After a 30 year slumber Pelican Books has returned.
In its heyday it was an essential ingredient to a well-rounded view of the world. Coming from the mind of Allen Lane, who revolutionized the reading experience with the introduction of Penguin paperbacks, it provided affordable non-fiction to the masses:
Costing no more than a packet of cigarettes, and aimed at the true lay reader, Pelicans combined intellectual authority with clear and accessible prose. As the first British publisher of intelligent non-fiction at a genuinely low price, Pelican became an informal university for generations of Britons. With books on economics and history, art and literature, philosophy and culture, Pelican was, according to the Spectator, ‘a decisive influence on the growth of public understanding of the world.’ Over nearly half a century, the series sold more than 250 million copies, becoming, in Lane’s words, ‘the true everyman’s library for the twentieth century’.
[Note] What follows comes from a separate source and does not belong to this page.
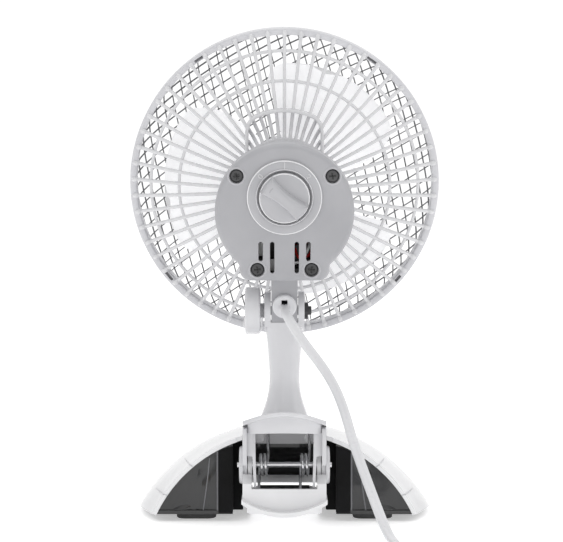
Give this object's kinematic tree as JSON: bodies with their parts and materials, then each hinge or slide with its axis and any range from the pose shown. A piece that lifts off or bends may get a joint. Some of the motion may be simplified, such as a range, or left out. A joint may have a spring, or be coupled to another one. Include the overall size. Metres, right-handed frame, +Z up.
{
  "type": "desk fan",
  "caption": "Small clip-on desk fan: caged blades on a tilting head with a rear speed knob, over an arched base with a sprung clip.",
  "frame": {"origin": "centre of the object's footprint on the desk, without its cord", "axes": "+Z up, the fan blows towards -Y, the speed knob faces +Y"},
  "size_m": [0.18, 0.3256, 0.2763],
  "materials": {
    "white_shell": "glossy moulded white",
    "guard_white": "semi-gloss moulded white",
    "net_grey": "semi-gloss moulded grey",
    "housing_grey": "fine satin light grey",
    "knob_white": "satin white",
    "blade_clear": "translucent moulded white",
    "base_black": "glossy black",
    "foot_rubber": "matt black rubber",
    "spring_chrome": "bright plated wire",
    "screw_dark": "dark zinc",
    "steel": "plain steel",
    "lamination": "stacked sheet steel",
    "winding": "enamelled copper wire",
    "bush": "sintered bronze",
    "bobbin": "natural nylon",
    "switch_black": "moulded black",
    "wire_red": "red insulation",
    "wire_black": "black insulation",
    "cord_white": "soft white vinyl",
    "brass_pin": "plated brass"
  },
  "bodies": {
    "base": {"base_shell": "white_shell", "base_inner": "base_black", "upper_handle": "white_shell", "clip_pin": "spring_chrome", "pivot_caps": "white_shell", "clip_springs": "spring_chrome", "rubber_feet": "foot_rubber", "neck": "white_shell", "neck_screws": "steel", "handle_screws": "steel", "tilt_nut": "screw_dark", "power_cord": "cord_white", "cord_coil": "cord_white", "plug_body": "cord_white", "plug_pins": "brass_pin"},
    "jaw": {"lower_jaw": "white_shell", "jaw_pad": "foot_rubber"},
    "head": {"rear_guard": "guard_white", "front_guard": "net_grey", "guard_badge": "guard_white", "motor_housing": "housing_grey", "rear_cover": "housing_grey", "cover_screws": "screw_dark", "rotary_switch": "switch_black", "wire_connector": "bobbin", "lead_red": "wire_red", "lead_black": "wire_black", "guard_screws": "steel", "cord_bushing": "knob_white", "stator_core": "lamination", "coil_bobbin": "bobbin", "stator_coil": "winding", "front_bracket": "steel", "rear_bracket": "steel", "front_bush": "bush", "rear_bush": "bush", "motor_screws": "steel"},
    "rotor": {"fan_blade": "blade_clear", "blade_nut": "knob_white", "motor_shaft": "steel", "rotor_core": "lamination"},
    "speed_dial": {"speed_knob": "knob_white"},
    "clamp_knob": {"tilt_knob": "knob_white", "tilt_bolt": "screw_dark"}
  },
  "joints": [
    {"name": "head_tilt", "type": "hinge", "parent": "base", "child": "head", "pos_m": [0, 0.00698, 0.1135], "axis": [-1, 0, 0], "range_deg": [-35, 15], "deforming": ["power_cord"]},
    {"name": "fan_spin", "type": "hinge", "parent": "head", "child": "rotor", "pos_m": [0, -0.03208, 0.18651], "axis": [0, -0.9877, 0.1564], "continuous": true},
    {"name": "speed_turn", "type": "hinge", "parent": "head", "child": "speed_dial", "pos_m": [0, 0.04156, 0.17839], "axis": [0, -0.9877, 0.1564], "range_deg": [0, 104]},
    {"name": "clamp_turn", "type": "hinge", "parent": "base", "child": "clamp_knob", "pos_m": [0.018, 0.00698, 0.1135], "axis": [1, 0, 0], "range_deg": [0, 270]},
    {"name": "jaw_open", "type": "hinge", "parent": "base", "child": "jaw", "pos_m": [0, 0.04698, 0.0312], "axis": [1, 0, 0], "range_deg": [0, 22], "stiffness_Nm_per_rad": 1.5, "springref_deg": -34.38, "deforming": ["clip_springs"]}
  ]
}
Enter the 21st century and the advent of digital reading and the sleeping Pelican has been reborn and digitized. “In its new incarnation Pelican continues the same mission: to publish truly accessible books from authoritative and award-winning writers on a wide range of essential subjects. Pelicans are for those topics you are interested in, but feel you don’t know enough about, whether it’s architecture or the brain, evolution or Islam.”
Offering all the bells and whistles of electronic reading with a splash of interactivity and quality content this new Pelican is sure to make a big splash.